(Records)
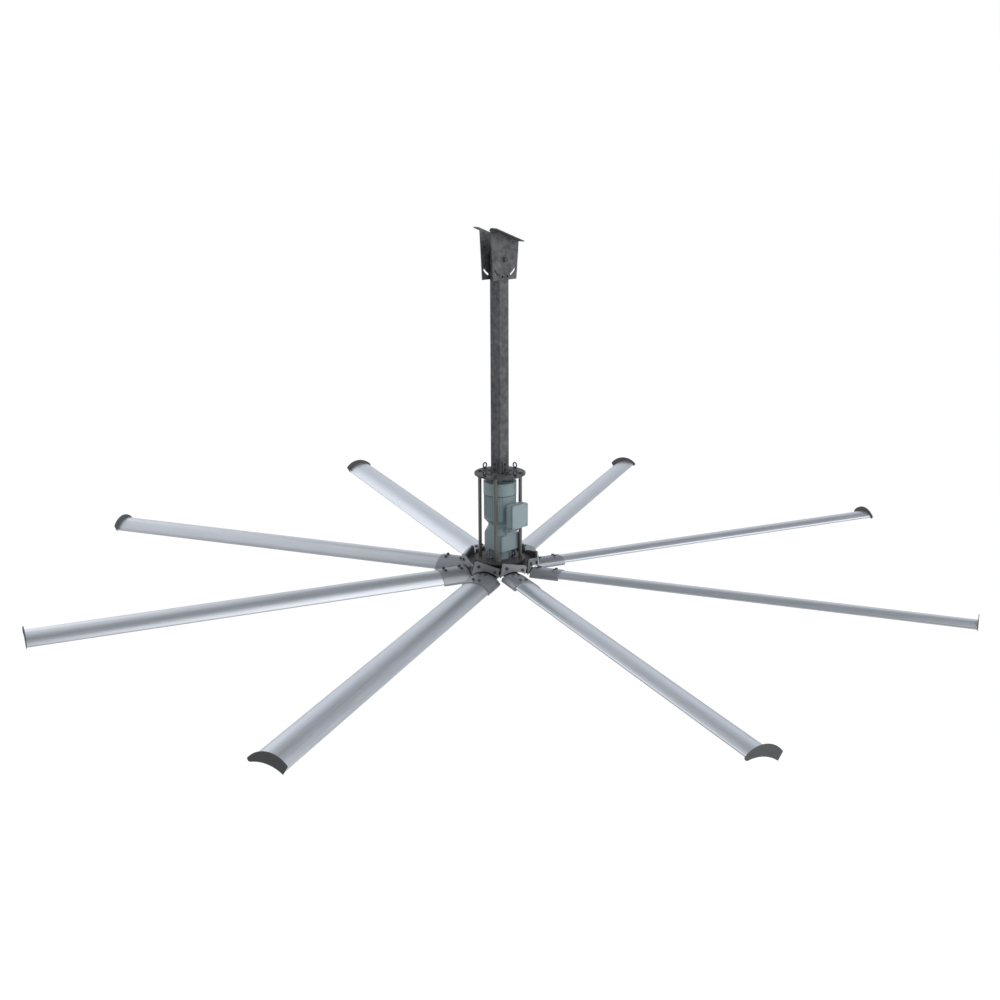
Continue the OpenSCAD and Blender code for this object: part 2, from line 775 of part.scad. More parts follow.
shield_in = 4;
shield_t = 8;
shield_hub_wall = 6;
shield_hub_h = 18;
module end_shield() color([0.50, 0.58, 0.61]) on_axis() translate([0, 0, cowl_z]) difference() {
    union() {
        cylinder(r = motor_r - shield_in, h = shield_t);
        cylinder(d = motor_bearing_d + 2 * shield_hub_wall, h = shield_hub_h);
    }
    translate([0, 0, -over]) cylinder(d = motor_shaft_d + 2 * shaft_room, h = shield_hub_h + 2 * over);
    translate([0, 0, -over]) cylinder(d = motor_bearing_d, h = motor_bearing_w + over);
}

module motor_bearings() color([0.70, 0.71, 0.73]) on_axis()
    for (z = [input_bearing_z, cowl_z])
    translate([0, 0, z])
    bearing(motor_shaft_d, motor_bearing_d, motor_bearing_w);

module stator() color([0.45, 0.30, 0.22]) on_axis() {
    translate([0, 0, core_z]) difference() {
        cylinder(r = stator_r, h = core_h);
        translate([0, 0, -over]) cylinder(r = core_r + air_gap, h = core_h + 2 * over);
    }
    for (z = [core_z - winding_h, core_z + core_h]) translate([0, 0, z]) difference() {
        cylinder(r = stator_r - winding_in, h = winding_h);
        translate([0, 0, -over]) cylinder(r = core_r + core_step, h = winding_h + 2 * over);
    }
}

seat_wall = 5;
core_seat_d = motor_shaft_d + 2 * seat_wall;
module rotor_core() color([0.55, 0.55, 0.56]) on_axis() translate([0, 0, core_z]) difference() {
    cylinder(r = core_r, h = core_h);
    translate([0, 0, -over]) cylinder(d = core_seat_d, h = core_h + 2 * over);
}

pinion_shaft_d = 14;
shaft_rise = 30;
shaft_top = cowl_z + shaft_rise;
module rotor_shaft() color([0.55, 0.56, 0.58]) on_axis() {
    translate([0, 0, fast_z + fast_h]) cylinder(d = pinion_shaft_d, h = input_bearing_z - fast_z - fast_h);
    translate([0, 0, input_bearing_z]) cylinder(d = motor_shaft_d, h = shaft_top - input_bearing_z);
    translate([0, 0, core_z - core_step]) cylinder(d = core_seat_d, h = core_h + 2 * core_step);
    translate([0, 0, fast_z - pinion_over])
        rotate([0, 0, lay_turn])
        gear(z_motor, m_fast, fast_h + 2 * pinion_over);
}

// Cooling fan on the motor shaft's end, under the cowl
vane_n = 6;
vane_t = 3;
fan_h = 26;
fan_lift = 22;
fan_in = 26;
fan_hub_wall = 7;
fan_cap = 1;
module cooling_fan() color([0.15, 0.15, 0.16]) on_axis() translate([0, 0, cowl_z + fan_lift]) difference() {
    union() {
        cylinder(r = motor_r - fan_in, h = vane_t);
        cylinder(d = motor_shaft_d + 2 * fan_hub_wall, h = fan_h);
        for (k = [0:vane_n - 1])
            rotate([0, 0, k * full / vane_n])
            translate([motor_shaft_d / 2 + fan_hub_wall - over, -vane_t / 2, 0])
            cube([motor_r - fan_in - fan_hub_wall - motor_shaft_d / 2, vane_t, fan_h]);
    }
    translate([0, 0, -over])
        cylinder(d = motor_shaft_d + 2 * run_gap, h = shaft_rise - fan_lift + over + fan_cap);
}

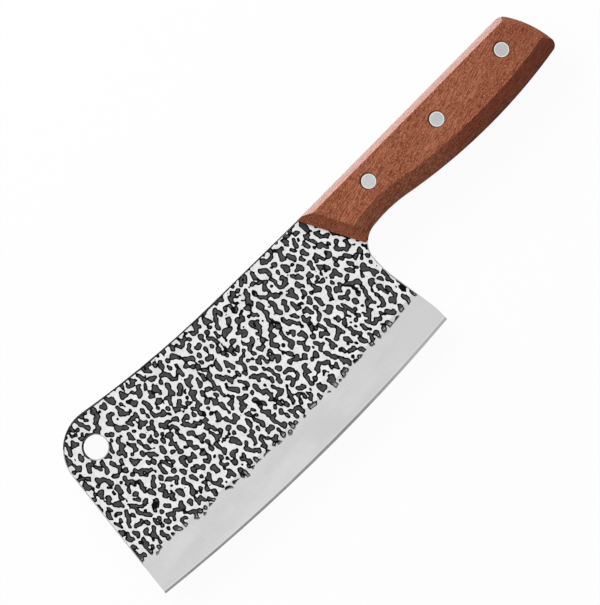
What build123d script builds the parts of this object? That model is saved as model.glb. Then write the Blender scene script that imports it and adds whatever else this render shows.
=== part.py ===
from build123d import *
from math import asin, cos, degrees, radians, sin, sqrt, tan
import os

# A cleaver in the Chinese pattern, lying flat: X runs from the toe to the butt of the handle,
# Y from the cutting edge to the spine, and Z up through the knife's own thickness.
# Every outline is drawn from the toe corner of the cutting edge, and the drawing plane then
# puts the origin under the middle of the whole knife.

# Blade outline
blade_length = 178.0
spine_height = 79.3
edge_belly = 4.3
toe_lean = 5.8
nose_radius = 20.0
nose_rise = 6.1
nose_slope_run = 80.2

# Heel and choil
heel_setback = 4.5
heel_shoulder_height = 7.4
heel_shoulder_radius = 30.0
heel_waist_drop = 7.9
heel_waist_radius = 40.0
choil_radius = 11.3

# Grip outline, measured back from the heel and down from the spine
grip_reach = 122.2
finger_reach = 15.3
finger_drop = 25.2
finger_radius = 71.0
belly_reach = 71.8
belly_drop = 29.9
butt_rise = 2.5
butt_rake = 10.0
butt_bulge = 2.3
butt_upper_radius = 5.7
butt_lower_radius = 3.6

# Blade thickness and grinding
blade_thickness = 2.8
grind_width = 19.5
bevel_width = 1.35
bevel_thickness = 0.6
edge_land = 0.1
rim_chamfer = 0.4

# Hanging hole
hole_radius = 5.65
hole_reach = 23.7
hole_drop = 9.8
hole_chamfer = 0.4

# Wooden scales, measured forward from the heel and down from the spine
scale_thickness = 8.5
scale_top_lead = 17.7
scale_bottom_lead = 2.4
scale_bottom_drop = 28.7
top_chamfer_width = 2.7
top_chamfer_depth = 2.7
lower_chamfer_width = 7.5
lower_chamfer_depth = 4.0
front_chamfer_width = 5.7
front_chamfer_depth = 4.5
butt_chamfer_width = 2.2
butt_chamfer_depth = 2.2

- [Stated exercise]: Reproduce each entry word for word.

- [Final result]:
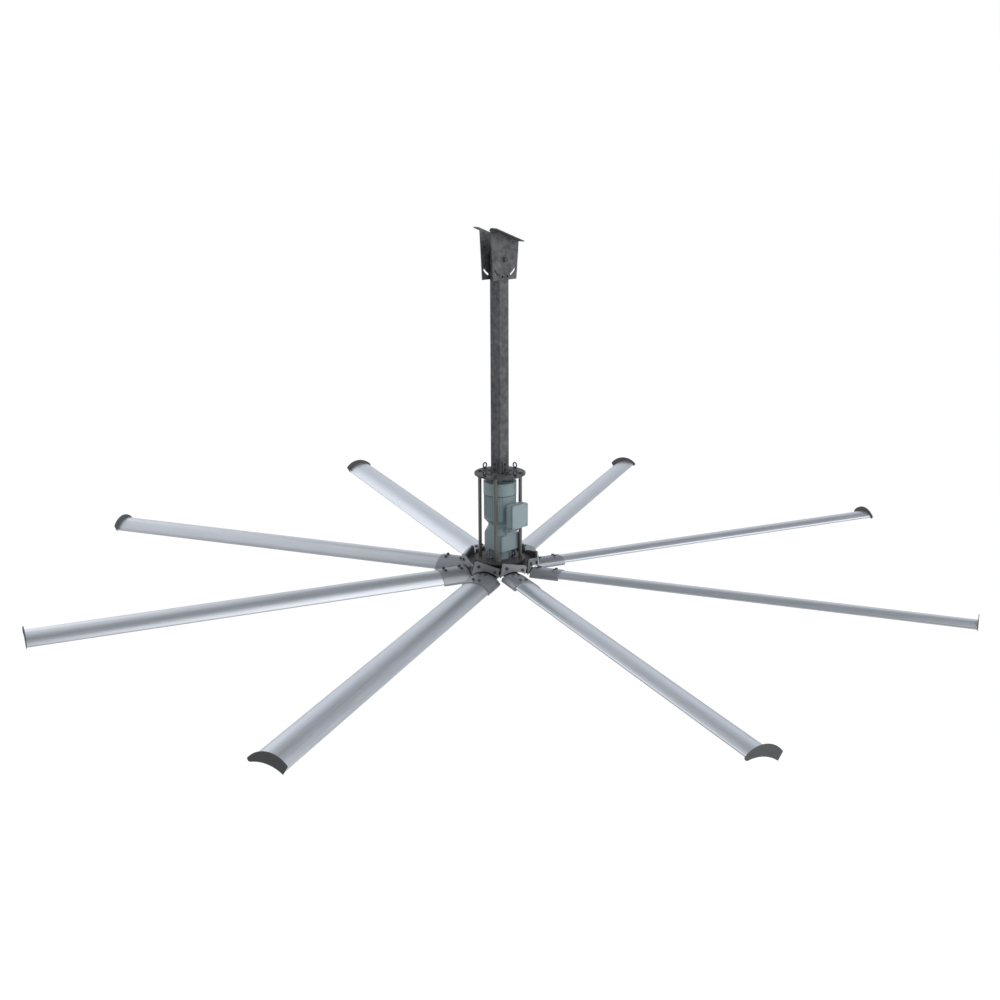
Continue the OpenSCAD and Blender code for this object: part 2, from line 775 of part.scad. More parts follow.
shield_in = 4;
shield_t = 8;
shield_hub_wall = 6;
shield_hub_h = 18;
module end_shield() color([0.50, 0.58, 0.61]) on_axis() translate([0, 0, cowl_z]) difference() {
    union() {
        cylinder(r = motor_r - shield_in, h = shield_t);
        cylinder(d = motor_bearing_d + 2 * shield_hub_wall, h = shield_hub_h);
    }
    translate([0, 0, -over]) cylinder(d = motor_shaft_d + 2 * shaft_room, h = shield_hub_h + 2 * over);
    translate([0, 0, -over]) cylinder(d = motor_bearing_d, h = motor_bearing_w + over);
}

module motor_bearings() color([0.70, 0.71, 0.73]) on_axis()
    for (z = [input_bearing_z, cowl_z])
    translate([0, 0, z])
    bearing(motor_shaft_d, motor_bearing_d, motor_bearing_w);

module stator() color([0.45, 0.30, 0.22]) on_axis() {
    translate([0, 0, core_z]) difference() {
        cylinder(r = stator_r, h = core_h);
        translate([0, 0, -over]) cylinder(r = core_r + air_gap, h = core_h + 2 * over);
    }
    for (z = [core_z - winding_h, core_z + core_h]) translate([0, 0, z]) difference() {
        cylinder(r = stator_r - winding_in, h = winding_h);
        translate([0, 0, -over]) cylinder(r = core_r + core_step, h = winding_h + 2 * over);
    }
}

seat_wall = 5;
core_seat_d = motor_shaft_d + 2 * seat_wall;
module rotor_core() color([0.55, 0.55, 0.56]) on_axis() translate([0, 0, core_z]) difference() {
    cylinder(r = core_r, h = core_h);
    translate([0, 0, -over]) cylinder(d = core_seat_d, h = core_h + 2 * over);
}

pinion_shaft_d = 14;
shaft_rise = 30;
shaft_top = cowl_z + shaft_rise;
module rotor_shaft() color([0.55, 0.56, 0.58]) on_axis() {
    translate([0, 0, fast_z + fast_h]) cylinder(d = pinion_shaft_d, h = input_bearing_z - fast_z - fast_h);
    translate([0, 0, input_bearing_z]) cylinder(d = motor_shaft_d, h = shaft_top - input_bearing_z);
    translate([0, 0, core_z - core_step]) cylinder(d = core_seat_d, h = core_h + 2 * core_step);
    translate([0, 0, fast_z - pinion_over])
        rotate([0, 0, lay_turn])
        gear(z_motor, m_fast, fast_h + 2 * pinion_over);
}

// Cooling fan on the motor shaft's end, under the cowl
vane_n = 6;
vane_t = 3;
fan_h = 26;
fan_lift = 22;
fan_in = 26;
fan_hub_wall = 7;
fan_cap = 1;
module cooling_fan() color([0.15, 0.15, 0.16]) on_axis() translate([0, 0, cowl_z + fan_lift]) difference() {
    union() {
        cylinder(r = motor_r - fan_in, h = vane_t);
        cylinder(d = motor_shaft_d + 2 * fan_hub_wall, h = fan_h);
        for (k = [0:vane_n - 1])
            rotate([0, 0, k * full / vane_n])
            translate([motor_shaft_d / 2 + fan_hub_wall - over, -vane_t / 2, 0])
            cube([motor_r - fan_in - fan_hub_wall - motor_shaft_d / 2, vane_t, fan_h]);
    }
    translate([0, 0, -over])
        cylinder(d = motor_shaft_d + 2 * run_gap, h = shaft_rise - fan_lift + over + fan_cap);
}

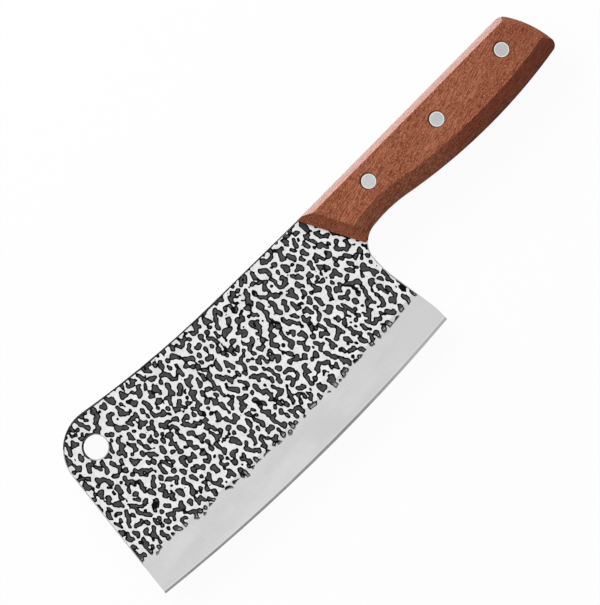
What build123d script builds the parts of this object? That model is saved as model.glb. Then write the Blender scene script that imports it and adds whatever else this render shows.
=== part.py ===
from build123d import *
from math import asin, cos, degrees, radians, sin, sqrt, tan
import os

# A cleaver in the Chinese pattern, lying flat: X runs from the toe to the butt of the handle,
# Y from the cutting edge to the spine, and Z up through the knife's own thickness.
# Every outline is drawn from the toe corner of the cutting edge, and the drawing plane then
# puts the origin under the middle of the whole knife.

# Blade outline
blade_length = 178.0
spine_height = 79.3
edge_belly = 4.3
toe_lean = 5.8
nose_radius = 20.0
nose_rise = 6.1
nose_slope_run = 80.2

# Heel and choil
heel_setback = 4.5
heel_shoulder_height = 7.4
heel_shoulder_radius = 30.0
heel_waist_drop = 7.9
heel_waist_radius = 40.0
choil_radius = 11.3

# Grip outline, measured back from the heel and down from the spine
grip_reach = 122.2
finger_reach = 15.3
finger_drop = 25.2
finger_radius = 71.0
belly_reach = 71.8
belly_drop = 29.9
butt_rise = 2.5
butt_rake = 10.0
butt_bulge = 2.3
butt_upper_radius = 5.7
butt_lower_radius = 3.6

# Blade thickness and grinding
blade_thickness = 2.8
grind_width = 19.5
bevel_width = 1.35
bevel_thickness = 0.6
edge_land = 0.1
rim_chamfer = 0.4

# Hanging hole
hole_radius = 5.65
hole_reach = 23.7
hole_drop = 9.8
hole_chamfer = 0.4

# Wooden scales, measured forward from the heel and down from the spine
scale_thickness = 8.5
scale_top_lead = 17.7
scale_bottom_lead = 2.4
scale_bottom_drop = 28.7
top_chamfer_width = 2.7
top_chamfer_depth = 2.7
lower_chamfer_width = 7.5
lower_chamfer_depth = 4.0
front_chamfer_width = 5.7
front_chamfer_depth = 4.5
butt_chamfer_width = 2.2
butt_chamfer_depth = 2.2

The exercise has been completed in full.